I just want to stop and point out here that I don't like research.  Actually I hate it.  With a passion.  I don't even like to do it for my novels.  And yet I found about six tabs open, all of them with different bits of information that I needed to write the short story.

When I had finally managed to get everything that I needed to know, I pulled up that blank page again.

It still didn't go well.  I needed names.  And then there was a million other things I needed to look up in the process of writing.

By the time the story was done it had been five hours.  FIVE!

It hasn't taken me that long to finish anything since...well...since Nano!

That's when I remembered.  Drafting doesn't always go as smoothly as I want it to.  In fact, it never does.  If I'm not struggling to force the words out, then new things that I didn't plan are appearing, and I find myself getting annoyed, and more often than not, frustrated.
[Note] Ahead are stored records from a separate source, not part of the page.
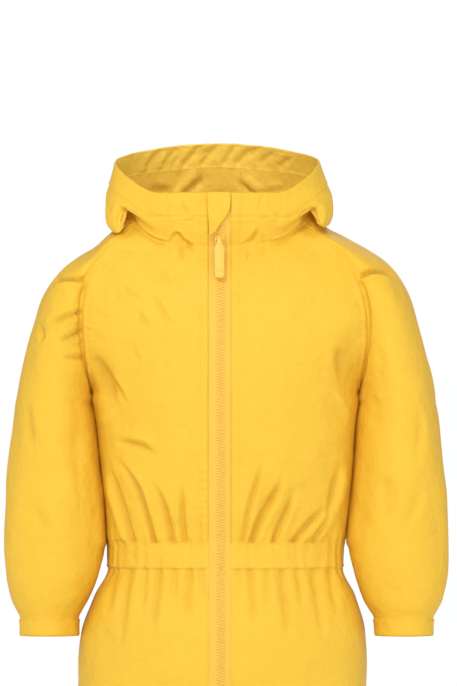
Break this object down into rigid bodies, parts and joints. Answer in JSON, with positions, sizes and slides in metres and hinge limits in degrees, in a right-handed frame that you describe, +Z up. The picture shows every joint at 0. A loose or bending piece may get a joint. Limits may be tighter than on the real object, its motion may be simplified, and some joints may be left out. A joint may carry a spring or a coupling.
{
  "type": "puddle suit",
  "caption": "Child's one-piece waterproof suit with a pushed-back hood, raglan sleeves, front zip and gathered waist, hollow as if worn.",
  "frame": {"origin": "inside the neck, level with the tops of the wearer's shoulders, which hold the suit up", "axes": "+X to the wearer's left, +Y to the wearer's back, +Z up along the wearer's height"},
  "size_m": [0.4663, 0.2369, 0.9853],
  "materials": {
    "coated_cloth": "satin",
    "zip_tape": "matte",
    "zip_teeth": "satin",
    "zip_slider": "satin",
    "pull_tab": "matte"
  },
  "bodies": {
    "suit": {"body_front_right": "coated_cloth", "body_front_left": "coated_cloth", "body_back": "coated_cloth", "sleeve_right": "coated_cloth", "sleeve_left": "coated_cloth", "sleeve_hem_right": "coated_cloth", "sleeve_hem_left": "coated_cloth", "hood_side_right": "coated_cloth", "hood_side_left": "coated_cloth", "hood_centre": "coated_cloth", "hood_hem": "coated_cloth", "waist_casing": "coated_cloth", "trouser_front_right": "coated_cloth", "trouser_front_left": "coated_cloth", "trouser_back_right": "coated_cloth", "trouser_back_left": "coated_cloth", "ankle_hem_right": "coated_cloth", "ankle_hem_left": "coated_cloth", "zip_tape_right": "zip_tape", "zip_tape_left": "zip_tape", "zip_chain": "zip_teeth", "zip_guard": "coated_cloth", "zip_slider": "zip_slider"},
    "pull_tab": {"zip_pull_tab": "pull_tab"}
  },
  "joints": [
    {"name": "tab_swing", "type": "hinge", "parent": "suit", "child": "pull_tab", "pos_m": [-0.0026, -0.0698, -0.005], "axis": [-1, 0, 0], "range_deg": [0, 130]}
  ]
}
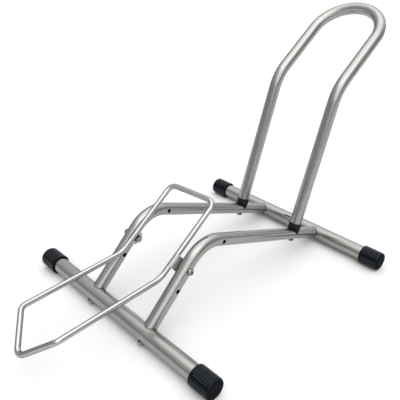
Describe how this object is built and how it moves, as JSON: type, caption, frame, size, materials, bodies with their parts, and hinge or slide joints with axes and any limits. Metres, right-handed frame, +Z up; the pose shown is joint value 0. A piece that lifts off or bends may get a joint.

I'm not saying that I hate drafting.  Far from it, it's one of my favourite part of the writing process.  I'm just glad that I remembered that before I started working on the first draft of Malice next month.  I can't wait to do it, and I'm glad that I didn't remember just how long it can take when I was getting started on a novel I have to work on for a month.

Now I just need to finish Stolen Magick so that I can move onto Malice without getting distracted.

Do you ever forget about parts of the writing process?  How do you get yourself into the story so you can write it??